Figuras simbólicas. Caricaturas extremas, de regras de conduta e morais sociais das mais diversas crenças – sejam religiosas ou éticas –.

Woody Allen, faz aqui, de uma certa maneira o que faz em Desconstruindo Harry.

Uma auto-analise, apenas mais tolerante e sensível em relação a si e ao mundo.

Faço essa leitura, pois cada uma das personagens está presa a normas éticas que seguem cegamente, e por isso não se deixam viver.

Ao passo que vão se libertando dessas abstratas e convencionais normas, cada personagem vai encontrando uma razão mais digna e verdadeira de viver.

Woody Allen dá um tempo da função de embaixador da cultura européia e contempla sua vida. Exatamente como faz em Desconstruindo Harry.

Dessa vez, no entanto, mais maduro, ele se compreende feliz e bem ajustado.

Se em Desconstruindo Harry, Allen é juiz-penitente, autocrítico e moralmente guiado, em Whatever Works, Allen compreende que o auto-julgamento leva à desgraça pessoal, sustentada por invenções e críticas falseáveis propostas pela sociedade.

Se há alguns anos atrás ele percebia sua vida pessoal e suas relações na ordem da depravação, hoje ele percebe a depravação como uma convenção boba e sem sentido que atrasa sua felicidade e saúde mental.

É isso que Boris, ou Larry David, ou o desconstruído Harry, ou um arrependido e finalmente redimido, Woody Allen, representa.

Whatever Works, diz o titulo, é uma proposta de vida.

Pode parecer auto-ajuda. Mas não vale menos por isso.

É Woody Allen dizendo – Ei, o mundo é aquilo que você concebe, se quiser ser feliz, seja, se quiser transar com uma cabra, bem... whatever works –.

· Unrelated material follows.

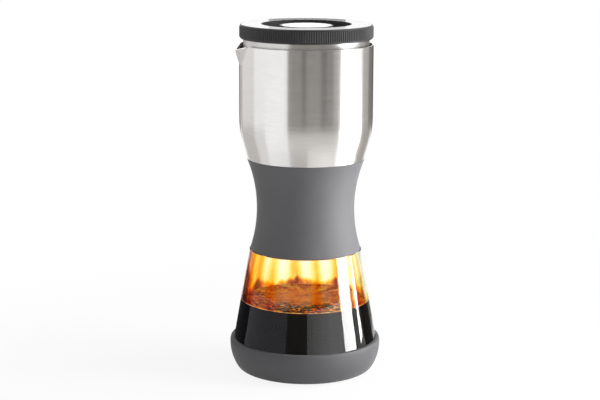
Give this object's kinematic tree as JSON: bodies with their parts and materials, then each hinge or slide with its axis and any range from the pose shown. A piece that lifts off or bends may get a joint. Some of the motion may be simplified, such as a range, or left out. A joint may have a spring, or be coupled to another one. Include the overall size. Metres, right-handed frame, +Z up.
{
  "type": "coffee steeper",
  "caption": "Two-chamber cold brew coffee maker: a steel brew chamber with a ribbed lid in a spouted steel shell, a silicone-sleeved waist and a flared glass carafe in a silicone boot.",
  "frame": {"origin": "centre of the flat foot of the boot, on the surface that the coffee maker stands on", "axes": "+Z up along the axis of the vessel, spout towards -X, X = Y = 0 on the axis"},
  "size_m": [0.1174, 0.1174, 0.27],
  "materials": {
    "boot_silicone": "matte moulded silicone",
    "sleeve_silicone": "matte moulded silicone",
    "carafe_glass": "clear borosilicate glass",
    "shell_steel": "brushed stainless steel",
    "chamber_steel": "satin stainless steel",
    "gasket_silicone": "translucent silicone",
    "neck_plastic": "moulded nylon",
    "valve_plastic": "moulded copolyester",
    "o_ring_rubber": "nitrile-free food rubber",
    "filter_steel": "etched stainless steel",
    "mesh_steel": "woven stainless mesh",
    "knob_plastic": "moulded plastic",
    "screw_steel": "machined stainless steel",
    "lid_plastic": "satin moulded plastic",
    "lid_disc_steel": "spun stainless steel",
    "liner_plastic": "moulded plastic"
  },
  "bodies": {
    "vessel": {"base_boot": "boot_silicone", "glass_carafe": "carafe_glass", "grip_sleeve": "sleeve_silicone", "outer_shell": "shell_steel", "neck_gasket": "gasket_silicone", "flange_gasket": "gasket_silicone", "split_ring": "neck_plastic", "neck_nut": "neck_plastic", "valve_cup": "valve_plastic"},
    "valve_plug": {"valve_plug": "valve_plastic", "plug_o_rings": "o_ring_rubber"},
    "brew_chamber": {"brew_chamber": "chamber_steel", "drain_collar": "valve_plastic", "chamber_seal": "o_ring_rubber", "floor_washer": "gasket_silicone", "drain_nut": "valve_plastic"},
    "filter_basket": {"filter_gasket": "gasket_silicone", "filter_frame": "knob_plastic", "fine_filter": "mesh_steel", "coarse_filter": "filter_steel", "filter_knob": "knob_plastic", "filter_screw": "screw_steel"},
    "lid": {"lid_cap": "lid_plastic", "lid_disc": "lid_disc_steel", "lid_liner": "liner_plastic", "lid_gasket": "gasket_silicone"}
  },
  "joints": [
    {"name": "valve_twist", "type": "hinge", "parent": "vessel", "child": "valve_plug", "pos_m": [0, 0, 0.13], "axis": [0, 0, 1], "range_deg": [0, 22.5]},
    {"name": "chamber_lift", "type": "slide", "parent": "valve_plug", "child": "brew_chamber", "axis": [0, 0, 1], "range_m": [0, 0.12]},
    {"name": "lid_lift", "type": "slide", "parent": "brew_chamber", "child": "lid", "axis": [0, 0, 1], "range_m": [0, 0.04]},
    {"name": "filter_lift", "type": "slide", "parent": "brew_chamber", "child": "filter_basket", "axis": [0, 0, 1], "range_m": [0, 0.06]}
  ]
}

O final do longa é um clichê. Ponho assim, pois o próprio personagem Boris previne para isso, lá pelo meio do filme: “Eu sei que disse que não gosto de clichês, mas as vezes eles funcionam”.

Whatever Works. O clichê funciona.

Ao fim, cada personagem se encontra em estado de plenitude, livre de suas crenças, alguns sendo excêntricos e outros normais, ou não, afinal, tudo é uma questão de como se concebe esse mundo de regras surreais.

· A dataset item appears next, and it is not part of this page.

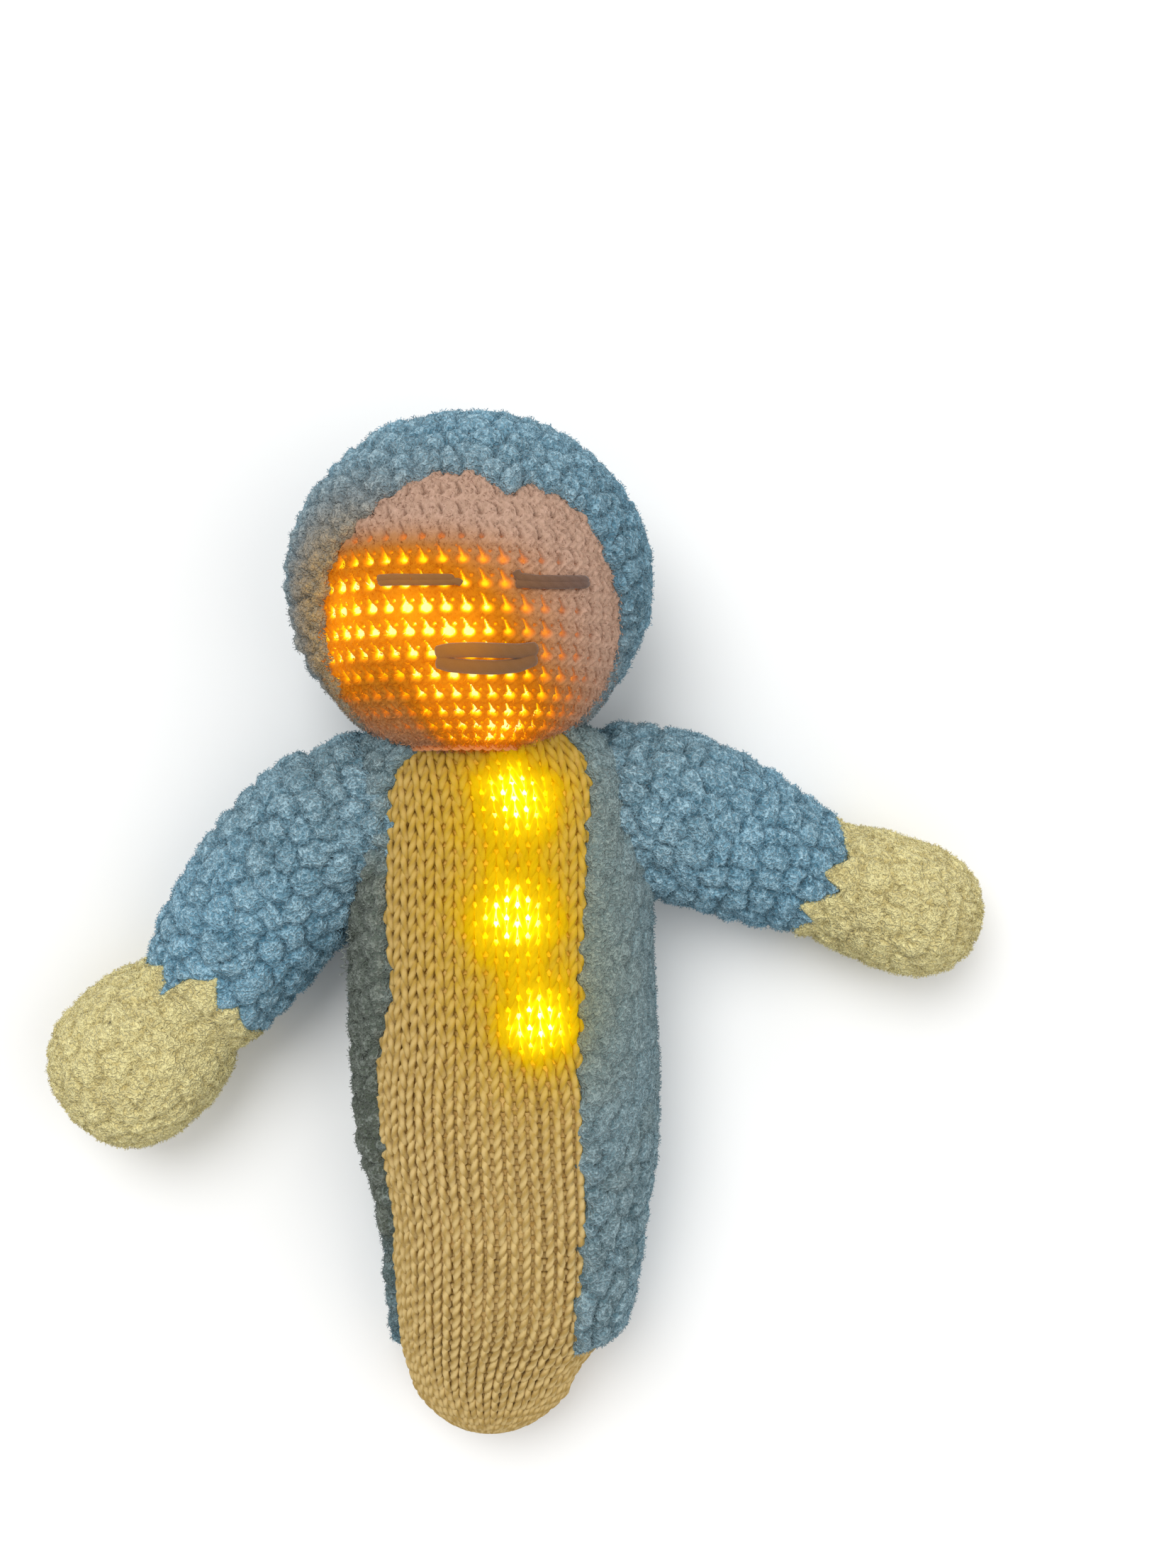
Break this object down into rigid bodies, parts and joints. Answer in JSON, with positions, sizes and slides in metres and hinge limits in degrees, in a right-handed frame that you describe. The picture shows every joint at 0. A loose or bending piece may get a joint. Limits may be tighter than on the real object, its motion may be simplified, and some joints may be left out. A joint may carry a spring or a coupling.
{
  "type": "light-up plush doll",
  "caption": "Crocheted bedtime doll with lights behind its face and chest, both arms out, lying on its back.",
  "frame": {"origin": "middle of the flat patch of the coat's back between the shoulders, on which the doll lies", "axes": "+Y from the toe to the head, +X to the viewer's right of the doll's front, +Z out of the front"},
  "size_m": [0.282, 0.301, 0.0998],
  "materials": {
    "chenille_blue": "matt blue-grey chenille yarn, worked in fat crochet stitches",
    "chenille_cream": "matt cream chenille yarn, worked in fat crochet stitches",
    "knit_cream": "cream plied acrylic yarn, machine-knit in stocking stitch",
    "crochet_peach": "peach plied acrylic yarn in single crochet",
    "embroidery_plum": "dark plum embroidery yarn",
    "polyester_fill": "white hollow-fibre fill",
    "warm_resin": "clear resin drop over a warm white light",
    "copper_wire": "lacquered copper wire",
    "white_abs": "white moulded plastic",
    "black_nylon": "black nylon",
    "nickel": "nickel-plated spring steel",
    "cell_jacket": "plain dark green cell jacket",
    "circuit_green": "solder-masked circuit board"
  },
  "bodies": {
    "body": {"coat": "chenille_blue", "front_panel": "knit_cream", "body_stuffing": "polyester_fill", "neck_seam": "crochet_peach", "loop_strip": "black_nylon", "battery_pouch": "knit_cream", "battery_box": "white_abs", "battery_cover": "white_abs", "cover_screw": "nickel", "cell_1": "cell_jacket", "cell_2": "cell_jacket", "contact_plate_1": "nickel", "contact_plate_2": "nickel", "contact_spring_1": "nickel", "contact_spring_2": "nickel", "switch_board": "circuit_green", "body_light_wire": "copper_wire", "chest_light_lower": "warm_resin", "chest_light_middle": "warm_resin", "chest_light_upper": "warm_resin"},
    "head": {"face_ball": "crochet_peach", "head_stuffing": "polyester_fill", "hood": "chenille_blue", "left_eye": "embroidery_plum", "right_eye": "embroidery_plum", "mouth_upper_strand": "embroidery_plum", "mouth_lower_strand": "embroidery_plum", "head_light_wire": "copper_wire", "face_light_chin": "warm_resin", "face_light_nose": "warm_resin", "face_light_left_cheek": "warm_resin", "face_light_temple": "warm_resin", "face_light_jaw": "warm_resin"},
    "left_shoulder": {"left_shoulder_seam": "chenille_blue"},
    "left_arm": {"left_sleeve": "chenille_blue", "left_hand": "chenille_cream", "left_arm_stuffing": "polyester_fill"},
    "right_shoulder": {"right_shoulder_seam": "chenille_blue"},
    "right_arm": {"right_sleeve": "chenille_blue", "right_hand": "chenille_cream", "right_arm_stuffing": "polyester_fill"},
    "flap": {"back_flap": "chenille_blue", "hook_strip": "black_nylon"},
    "switch": {"switch_slider": "black_nylon"}
  },
  "joints": [
    {"name": "neck_turn", "type": "hinge", "parent": "body", "child": "head", "pos_m": [-0.008, 0.101, 0.052], "axis": [0, 1, 0], "range_deg": [-35, 35]},
    {"name": "left_arm_swing", "type": "hinge", "parent": "body", "child": "left_shoulder", "pos_m": [-0.03698, 0.032, 0.033], "axis": [0, 0, -1], "range_deg": [-6.5, 41.5]},
    {"name": "left_arm_lift", "type": "hinge", "parent": "left_shoulder", "child": "left_arm", "pos_m": [-0.03698, 0.032, 0.033], "axis": [-0.6884, 0.7254, 0], "range_deg": [-10, 40]},
    {"name": "right_arm_swing", "type": "hinge", "parent": "body", "child": "right_shoulder", "pos_m": [0.038, 0.037, 0.033], "axis": [0, 0, 1], "range_deg": [-31.1, 48.9]},
    {"name": "right_arm_lift", "type": "hinge", "parent": "right_shoulder", "child": "right_arm", "pos_m": [0.038, 0.037, 0.033], "axis": [-0.3239, -0.9461, 0], "range_deg": [-10, 40]},
    {"name": "flap_hinge", "type": "hinge", "parent": "body", "child": "flap", "pos_m": [0, -0.025, 0], "axis": [1, 0, 0], "range_deg": [0, 100]},
    {"name": "switch_slide", "type": "slide", "parent": "body", "child": "switch", "axis": [0, 1, 0], "range_m": [0, 0.003]}
  ]
}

Se você abandonar suas crenças bobas e éticas, concebidas de um acaso quase insuportavelmente aleatório, você vai ver que tudo pode dar certo.

E para Woody Allen, tudo dá certo.

4 comentários:

Lenivaldo Silva disse...

"Se você abandonar suas crenças bobas e éticas, concebidas de um acaso quase insuportavelmente aleatório, você vai ver que tudo pode dar certo.

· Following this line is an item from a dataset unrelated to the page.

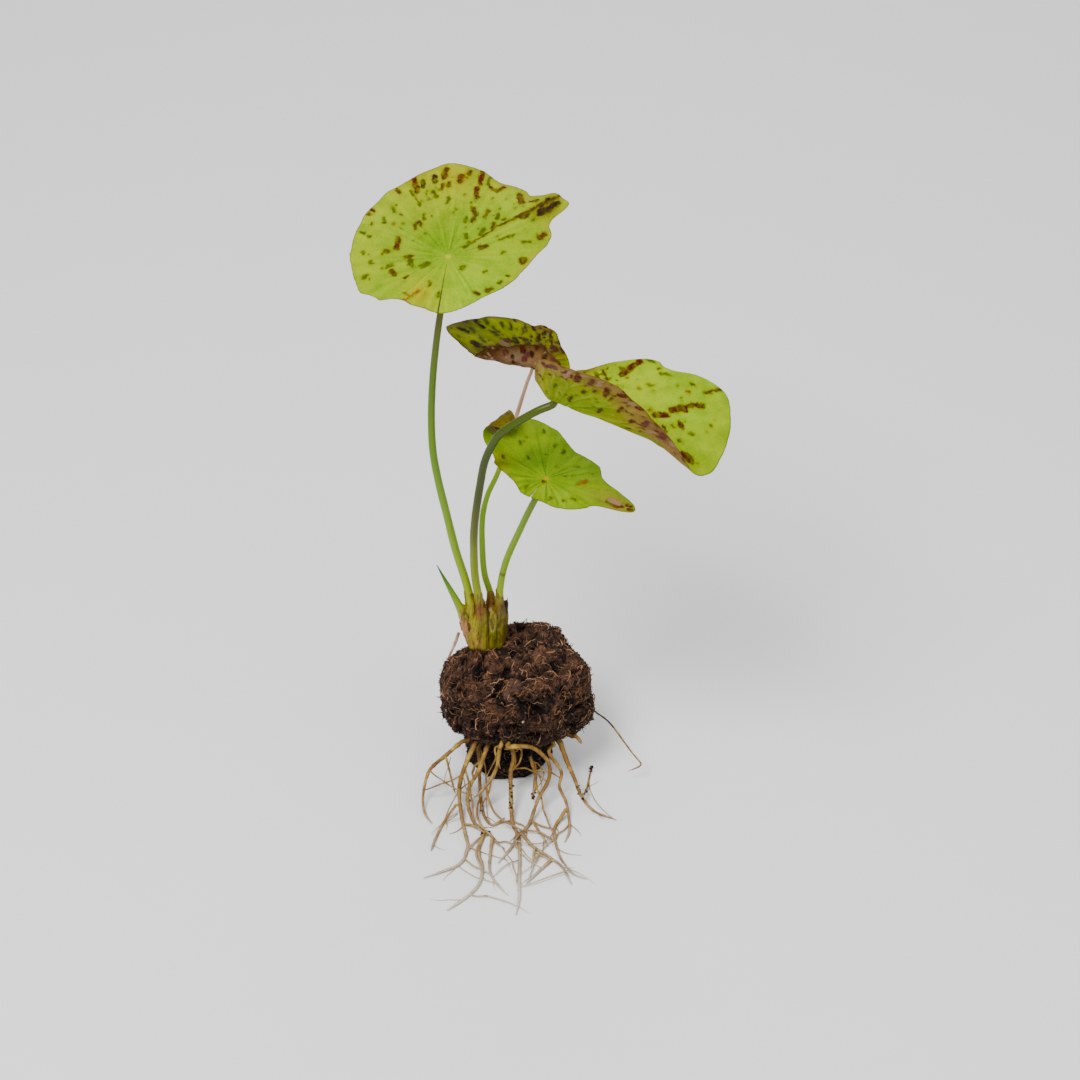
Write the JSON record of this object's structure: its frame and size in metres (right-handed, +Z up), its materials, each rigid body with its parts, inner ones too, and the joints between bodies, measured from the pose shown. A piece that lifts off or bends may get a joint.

E para Woody Allen, tudo dá certo."
Muito foda isso velho...
Li o texto todinho mas fiquei meio perdido por que não conheço.
^^

Anônimo disse...

um texto que trata de uma das figuras mais notáveis da historiografia da arte contemporânea, é um tributo metafórico assazmente importante...

Cristiano Contreiras disse...

É uma delicia e puro prazer pessoal observar Allen de volta ao seu universo de crises, neuras e hipocondria...não que eu despreze seus ótimos feitos - Match Point e Vicky Cristina Barcelona - mas, eu prefiro mais o seu estilo antigo...

Muito bom seu texto, ainda que eu não tenha visto o filme, deu pra visualizá-lo nos seus principais aspectos.

Parabéns pelo estilo e proposta do blog! Gostei mesmo, estou lendo aos poucos..mas, sigo os passos e acabei de linkar ao meu blog!

Abraço cinéfilo!

Unknown disse...

Oi Matheus!

Vi o filme ontem e as sensacoes foram as mesmas. Num primeiro momento estranhei os créditos no comeco, mas achei que fosse um toque de estilo. Ao estilo Woody Allen.

A trilha sempre ótima, suave, muito saxofone. Mas a ironia e o sarcasmo que envolvem a trama é maravilhosa. Ela coloca situacões que poderiam ser óbvias e aceitáveis na nossa sociedade. Mas depois mostra tudo o que pode acontecer com essas situacoes óbvias de um modo mega crítico! Além do humor envolvido! Ri muito no filme!

Allen foi além, a cada frase uma verdade tão intensa que até chocava! E como você disse whatever works é um modo de vida, que com certeza deveria ser mais constante!